Studio album by Patti Page
- Released: October 1957
- Recorded: circa April 1957
- Studio: Mercury Sound Studio, New York City
- Genre: Traditional pop
- Label: Mercury
- Producer: Vic Schoen/Jack Rael

Patti Page chronology
| The East Side (1957) | The Waltz Queen (1957) | I've Heard That Song Before (1958) |

= The Waltz Queen (Patti Page 1957 album) =

The Waltz Queen is an LP album by Patti Page. The album was originally issued in October 1957 as a vinyl LP.

It was reissued by Universal Records in 2007 in compact disc form under catalog number 9349. It should not be confused with an album of the same name released by Mercury's Wing Records subsidiary in 1960 under catalog numbers MGW-12121 and SRW-16121, with all different songs.

The original mono of The Waltz Queen was issued under the title Waltzes Bring Memories with a different cover as MG-20049. It didn't sell so the new title and cover were created but the same catalog number used. The mono version in its original release included one image of the artist on the cover; in its reissue it featured two images of the artist, the same as the stereo version.

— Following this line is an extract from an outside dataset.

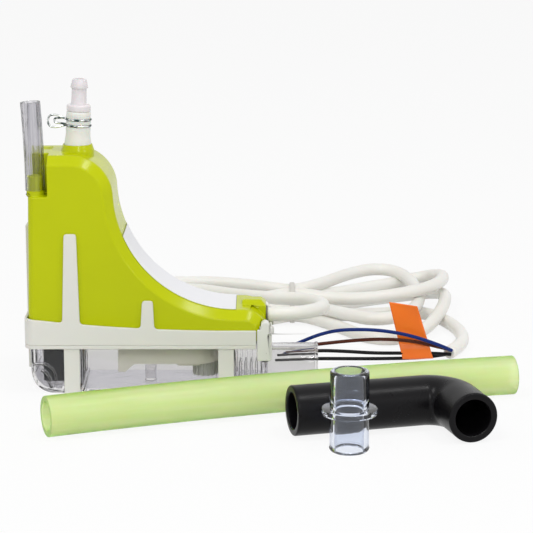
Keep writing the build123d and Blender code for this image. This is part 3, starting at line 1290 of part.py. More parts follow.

Billboard reviewed the album on March 17, 1958, saying: “Exceptionally strong packaging. The gal has never been better than in this creamy, nostalgic selection of three-beater favorites like “What’ll I Do,” “Till We Meet Again,” “The Boy Next Door”,” etc. Excellent backings by Vic Schoen and ork. Several bands here are worthy of singles exposure and the entire set should set a brisk pace at the counter.”

Professional ratings
Review scores
| Source | Rating |
| Allmusic |  |

==Track listing==

Track listings are different for different pressings. The original pressings included "What'll I Do," "Memories," "Till We Meet Again," "Whispering Winds," "Remember," "Now Is the Hour," "You Always Hurt the One You Love," "The Boy Next Door," "Falling in Love with Love," "Let the Rest of the World Go By," "That's All I'll Ever Ask of You" and "Wondering." Later pressings replaced "Whispering Winds" with "While We're Young." "That's All I'll Ever Ask of You" was replaced by "You Will Find Your Love (in Paris)."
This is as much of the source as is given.